The message I heard that mentioned this scenario referenced Elisha’s encounter with the widow whose sons were about to be sold into slavery to pay the debt left behind by her husband, one of the men in Elisha’s company. Think about it: your husband/wife dies, leaves behind considerable debt, enough that the creditors want to sell your children into slavery to pay it back. You just lost your spouse, and now they want to take everything from you. How do you tell someone like that to believe that God will provide?
The scriptures above are about the woman with the issue of blood; she had done everything she could to be healed. She spent all her money and no one could help her. Then to add misery to her strife, her condition had grown worse. How do you tell her…to believe????
This was very difficult for me to conceptualize, and at the end, I realized in my own situation and in that of a little sister of mine, I had to relinquish her and my own problems to God. I realized that in my situation and in the situation of the woman with the issue of blood, we both kept taking the problem back away from God, trying to fix it in our own power. Whereas, unlike us, the widow went straight to God’s representative (since in that time the priests and prophets were God’s representatives and intermediaries on Earth). You have to turn it and them over to God.
You cannot think that your unguided intervention will prompt a doubt-filled person to believe and have faith to reach the point of things changing in their favor. Honestly speaking, you would have to be delusional to think that your actions alone are sufficient enough; without God’s hand on the situation, you will simply fall into the same cycle, and digging yourself or pushing them deeper into depression. You see, we are not as in control as we would like to think. In those times of despair, complete surrender is the only thing that will work.
It hurt me to have to tell my little sister that she was selfish and that sometimes life was difficult enough to push us into disbelief, but that in those times, we could have the greatest growth if we simply trusted in God–and that as long as she continued to doubt and say things contrary to what I believed, I could not entertain her. It broke my heart because I love her as if she was my natural-born sister. But, I realized I was doing that thing I do, trying to rescue people again–my motto should be ‘No Souls Left Behind, lol.’ I had to realize that it was God’s job to intervene and I could no longer try to take His place in her life or force her to believe Him for that matter.
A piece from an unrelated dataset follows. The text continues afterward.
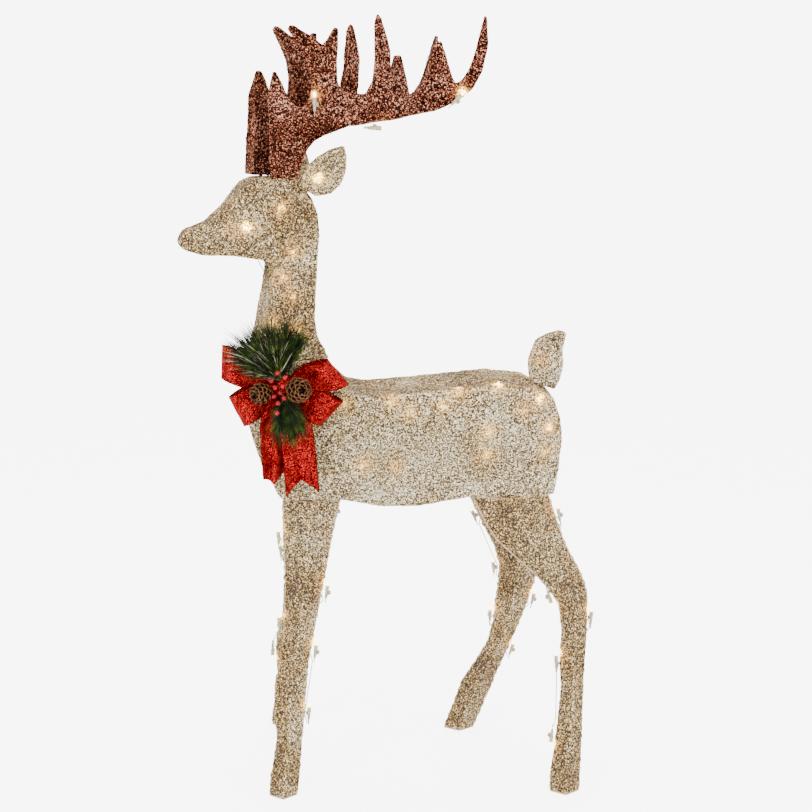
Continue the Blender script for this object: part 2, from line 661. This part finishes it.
def block(middle, axes, half, points, faces):
    """Adds a box with cut corners about a middle, along three axes."""
    corner = 0.35
    first = len(points)
    for deep in (-1, 1):
        for u, v in ((-1, -1 + corner), (-1 + corner, -1), (1 - corner, -1), (1, -1 + corner),
                     (1, 1 - corner), (1 - corner, 1), (-1 + corner, 1), (-1, 1 - corner)):
            points.append(middle + axes[0] * half[0] * u + axes[1] * half[1] * v + axes[2] * half[2] * deep)
    faces.append(tuple(first + k for k in reversed(range(8))))
    faces.append(tuple(first + 8 + k for k in range(8)))
    for k in range(8):
        faces.append((first + k, first + (k + 1) % 8, first + 8 + (k + 1) % 8, first + 8 + k))


def outside_lights(body):
    """Base, direction and clip side of each husk on a body."""
    bulbs = middles(f"{body}_bulbs")
    found, rest = [], []
    for lump in islands(f"{body}_sockets"):
        middle = (lump.min(0) + lump.max(0)) / 2
        gaps = [np.linalg.norm(middle - bulb) for bulb in bulbs]
        if min(gaps) > 0.03:
            rest.append(lump)
            continue
        bulb = Vector(bulbs[int(np.argmin(gaps))])
        near = np.array([p for p in lump])
        along = (near - np.array(bulb[:]))
        far = near[np.argsort(-np.linalg.norm(along, axis=1))[:12]].mean(0)
        way = (bulb - Vector(far)).normalized()
        base = bulb - way * BULB_AHEAD
        spread = near - np.array(base[:])
        radial = spread - np.outer(spread @ np.array(way[:]), np.array(way[:]))
        clip = Vector(radial[np.argmax(np.linalg.norm(radial, axis=1))]).normalized()
        found.append((base, way, clip))
    return found, rest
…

I especially could no longer hear the complaints that cast down her faith when I know personally what God has done in my own life.
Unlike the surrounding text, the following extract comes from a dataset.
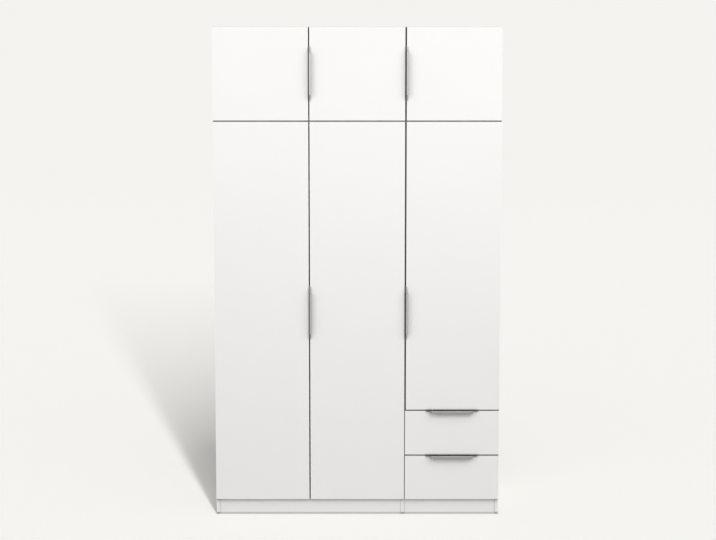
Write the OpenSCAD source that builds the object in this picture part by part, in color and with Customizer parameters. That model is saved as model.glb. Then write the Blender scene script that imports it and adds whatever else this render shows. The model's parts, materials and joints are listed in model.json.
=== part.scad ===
// Tall white wardrobe: a two-door unit and a narrow unit with a door over two drawers,
// stand side by side on recessed plinths, with a low top box with doors over each.
// X runs along the front, Y to the back, Z up; the origin is under the middle of the whole.

/* [Carcasses] */
// Width of the two-door unit
left_unit_w = 1000; // [800:1:1200]
// Width of the unit with the drawers
right_unit_w = 500; // [400:1:600]
// Height of the lower units
lower_h = 2085; // [2000:1:2200]
// Height of the top boxes
top_box_h = 484; // [400:1:600]
// Depth of the carcasses behind the doors
carcass_d = 560; // [540:1:620]
// Thickness of the carcass boards
board_t = 18; // [16:0.5:20]
// Height of the plinth boards
plinth_h = 80; // [60:1:100]
// How far a plinth board stands back from the side boards' front edges
plinth_recess = 2; // [2:1:60]
// Thickness of a plinth board
plinth_t = 16; // [12:1:19]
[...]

When I got to this point in my walk that I was so unsure of what would happen that it seemed easy to ‘curse God and die’–like Job’s wife told him to do–I could only muster the strength to cry out louder to God. I realized that life was pointless to live without faith and I could not ignore God’s past works in my life. The beauty of this is that in both scriptural references–the woman with the issue of blood and the widow–at their points of absolute despair they turned to God. And it was God–not man–that changed their situations and ushered them into their breakthrough.
So basically there is not a solution out that eludes that total surrender on either party’s part. If you are a Miss-Fix-It like I used to be, you have to surrender those people to God, and believe and pray on their behalf, even if they say they will not. If you are in a place where it seems as if God is not there, I think you know now that it is time to reach for the hem of His garment like the woman with the issue of blood, and allow God to pour out His continually flowing oil like with the widow to anoint you and your situation. Trust God and realize there is no other way to move to the other side of ‘through.’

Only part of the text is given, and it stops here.